Unlike other producers, Brian was not shy with the numbers.  He said it’s the Wild West out there in TV with all the fragmentation -- a thousand channels and 10,000 choices of programming every day.  There is an endless appetite for content and all the channels are interested in producing original programming.  But all of the appetite and all of the networks mean that the media pie is carved up into much smaller slices.  This means much smaller budgets than the major networks.

The budget for "When Calls the Heart" was $1.4 Million per episode or about half of what the bigger networks spend.

The road to making "When Calls the Heart" was extremely difficult and took almost six years.  At one point, in 2008, Brian had to shut down production on the original movie behind the series because of the financial meltdown on Wall Street.

It was deeply discouraging and he even considered getting out of the business.  But Pastor Rick Warren told him that nobody who is called to a mission gets "uncalled" and so Brian stuck with it.

The film had to be “rebuilt” because some of the original actors were not available to finish production. 

Brian had to use great creativity in “re-imagining” the story.  The goal was to preserve and not waste what was shot in 2008.  He used the existing footage as the entire middle of the film, treating it as flashbacks framed around a new story, taking place 20 years later.

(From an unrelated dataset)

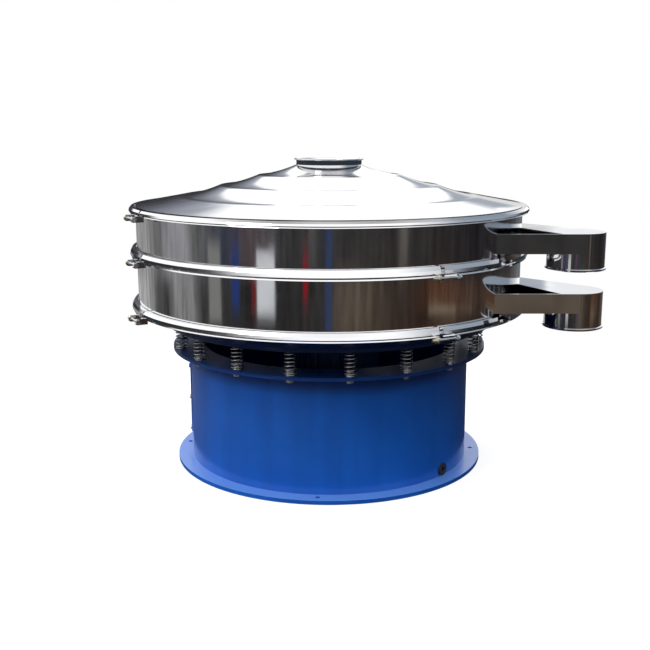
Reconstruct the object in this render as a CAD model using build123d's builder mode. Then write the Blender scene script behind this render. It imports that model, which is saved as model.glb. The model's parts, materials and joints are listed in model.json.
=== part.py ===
"""Rotary vibrating sieve with one screen deck, two outlets and a sprung top on a round painted base.

Units are millimetres. The machine's axis is Z, the floor is z = 0, and -Y is the front.
Azimuths are degrees from the front, growing towards +X.
"""
import os
from math import cos, degrees, pi, radians, sin, sqrt, tan

from build123d import *

os.makedirs("parts", exist_ok=True)

# Sheet, plate and clearance sizes
sheet = 3.0
plate = 5.0
seat_gap = 0.3
running_gap = 0.05
cut_margin = 10.0

# Drums, after which such a machine is named, their rims and the gaskets between them
drum_radius = 600.0
rim_reach = 13.0
rim_thickness = 5.0
lower_drum_height = 164.0
upper_drum_height = 131.0
bottom_gasket_height = 7.6
middle_gasket_height = 11.6
lid_gasket_height = 4.0

# Vibrating body: round table with a cone that widens to the bottom clamp
table_thickness = 10.0
table_bore_gap = 4.0
cone_reach = 85.0
cone_height = 52.0

# Springs in a ring between the base and the vibrating body
spring_count = 18
spring_azimuth = 7.0
spring_inset = 37.0
spring_height = 74.0
spring_diameter = 35.0
spring_wire = 4.0
spring_turns = 8
spring_turn_sides = 8
spring_guide_clearance = 0.7
spring_guide_height = 14.0
spring_neck = 12.0
spring_nut_margin = 3.5
spring_nut_height = 10.0

# Base: spring flange, round shell and floor flange
spring_flange_reach = 20.0
spring_flange_inset = 45.0
spring_flange_thickness = 10.0
shell_inset = 33.0
shell_height = 350.0
base_flange_reach = 47.0
base_flange_inset = 30.0
base_flange_thickness = 12.0
anchor_offset = 20.0
anchor_hole = 14.0
anchor_count = 4
anchor_azimuth = -4.0

# Access cover on the left of the base, and the cable hole at its right
window_azimuth = -105.0
window_angle = 26.0
window_rise = 72.0
window_height = 186.0
cover_lap = 24.0
cover_gasket = 3.0
cover_thickness = 5.0
cover_bolt_flats = 13.0
cover_bolt_head = 5.5
cable_azimuth = 50.0
cable_rise = 20.0
cable_hole = 28.0
grommet_bore = 14.0
grommet_lip = 5.0

# Clamp bands, with heights of the section's corners as shares of half the band, and their lugs, bolts and nuts
band_thickness = 3.0
band_overlap = 10.0
band_top_reach = 1.0
band_crease_reach = 6.0
band_crease_share = 0.3
band_depth = 7.5
band_corner_share = 0.36
band_lip_reach = 3.0
band_lip_share = 0.72
band_lip_flare = 1.0
band_gap_angle = 1.2
clamp_azimuth = 29.0
lug_offset = 30.0
lug_thickness = 6.0
lug_height = 18.0
clamp_bolt_size = 8.0
clamp_bolt_drop = 12.0
clamp_bolt_reach = 25.0
clamp_bolt_head = 5.0
clamp_nut_flats = 13.0
clamp_nut_height = 8.0

# Discharge pan under the screen
pan_rim_rise = 14.0
pan_rise = 76.0
pan_rim_width = 14.0
pan_dome_steps = (1, 0.62, 0.25)

# Spouts, one over the other, and the collars under their ends
spout_azimuth = 67.4
spout_reach = 169.0
spout_root_depth = 120.0
spout_end_radius = 82.0
spout_taper = 22.6
spout_height = 56.0
upper_spout_rise = 25.0
lower_spout_rise = 20.0
gap_edge_inner = 35.0
gap_edge_reach = 147.0
lip_width = 3.0
collar_drop = 52.0
collar_wall = 4.0
bead_reach = 4.0
bead_height = 4.0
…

Audiences love the multi-generational aspect of the story and the use of the flashbacks as "journal entries" discovered by the niece of the original heroine of the film.

In summing up the experience of making "When Calls the Heart," Brian had a great quote for this success: “Persistence beats resistance.”

Brian’s film "Captive," the true story of the 2005 Atlanta hostage crisis, is currently in post production.  He wrote and executive produced the film with Ralph Winter and Ken Wales.  The film stars Mimi Rodgers, Kate Mara, David Oyelowo and Michael K. Williams.

In addition to his most recent work on "When Calls the Heart," Brian Bird's 30-year career in Hollywood includes writing and producing credits such as the 2013 feature film, "Captive," the true story of the 2005 Atlanta hostage crisis, currently in post-production; "Gametime" for NBC (2012), "Not Easily Broken," adapted from the novel by T.D. Jakes, for Sony/Screen Gems (2009); "The Confession" (2013) and "The Shunning" (2011) for Sony Affirm, "Saving Sarah Cain" (2008) and "The Last Sin Eater" (2007) for (20th Century Fox 2007), "Call Me Claus" (2003) for Sony, and "Bopha!" (1993) for Paramount, along with 250 episodes of network TV, including "Touched By an Angel" and "Step By Step" and "Evening Shade."  However, his best productions to date are his five children with his wife of 33 years, Patty.